Comment: Garrigou-Lagrange is fudging now. He says that the opposed relations belong to related personalities. This is not what he said before. Before he said that the persons just are subsistent relations. Well, which is it? Are the relations identical to persons, or do the relations belong to persons? This fudge is to be expected since the doctrine attempts to articulate discursively a reality that lies beyond the discursive intellect, a reality that is mystical.
Here appears the profundity of Cajetan's [553] remark: the divine reality, as it is in itself, is not something purely absolute (signified by the word "nature") nor something purely relative (signified by the name "person"): but something transcending both, something which contains formally and eminently [554] that which corresponds to the concepts of absolute and relative, of absolute nature and relative person. Further, the distinction between nature and the persons is not a real distinction, but a mental distinction (virtual and minor): whereas the distinction between the persons is real, by reason of opposition. On this last point theologians generally agree with Thomists.

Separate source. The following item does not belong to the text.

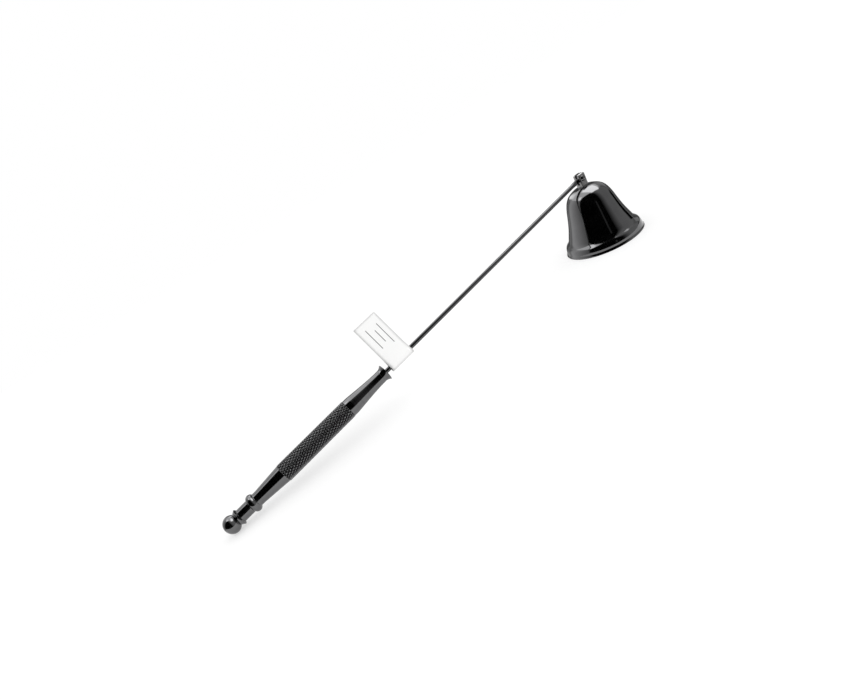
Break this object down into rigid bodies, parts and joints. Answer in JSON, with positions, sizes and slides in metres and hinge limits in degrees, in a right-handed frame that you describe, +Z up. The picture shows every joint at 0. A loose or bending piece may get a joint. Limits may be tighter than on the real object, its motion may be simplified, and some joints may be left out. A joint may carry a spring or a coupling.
{
  "type": "candle snuffer",
  "caption": "Candle snuffer: a small bell hinged to a long wire stem, with a slim turned handle that has a knurled grip and a ball end, and a folded paper tag on the stem.",
  "frame": {"origin": "centre of the bell's mouth, on the surface that the snuffer stands on", "axes": "+Z up along the bell's axis as it stands, the hinge pin along Y, the handle reaching along -X"},
  "size_m": [0.2431, 0.0402, 0.0379],
  "materials": {
    "bell_plating": "mirror black nickel plating on the spun bell",
    "hinge_plating": "mirror black nickel plating on the hinge and its fasteners",
    "stem_plating": "black nickel plating on drawn steel wire",
    "handle_plating": "mirror black nickel plating on turned bar",
    "grip_plating": "black nickel plating on a diamond knurl",
    "tag_paper": "smooth white coated paper"
  },
  "bodies": {
    "handle": {"end_ball": "handle_plating", "tail_ferrule": "handle_plating", "knurled_grip": "grip_plating", "nose_ferrule": "handle_plating", "nose_collar": "handle_plating", "stem": "stem_plating", "paper_tag": "tag_paper"},
    "bell": {"bell_shell": "bell_plating", "hinge_fork": "hinge_plating", "stud_washer": "hinge_plating", "stud_nut": "hinge_plating", "hinge_pin": "hinge_plating"}
  },
  "joints": [
    {"name": "bell_hinge", "type": "hinge", "parent": "handle", "child": "bell", "pos_m": [0, 0, 0.0341], "axis": [0, -1, 0], "range_deg": [-20, 215]}
  ]
}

Comment: Cajetan's remark is profound. The divine reality must be absolute, not relative. But it must also in some sense be personal since the reality of persons surpasses that of every other category of entity. But persons are relative to each other. So the divine reality must in some sense be multi-personal and yet absolute. As I see it, theology issues in 'necessary makeshifts' that try to articulate in coherent discursive terms a trans-discursive reality. So it is no surprise that every doctrine of the Trinity issues in problems, questions, and outright inconsistencies. The doctrines point beyond themselves to a reality that cannot be grasped in discursive terms.
This is why doctrinal fights are absurd. Some doctrines are better than others, but in the end all are untenable. The divine reality is not a doctrine!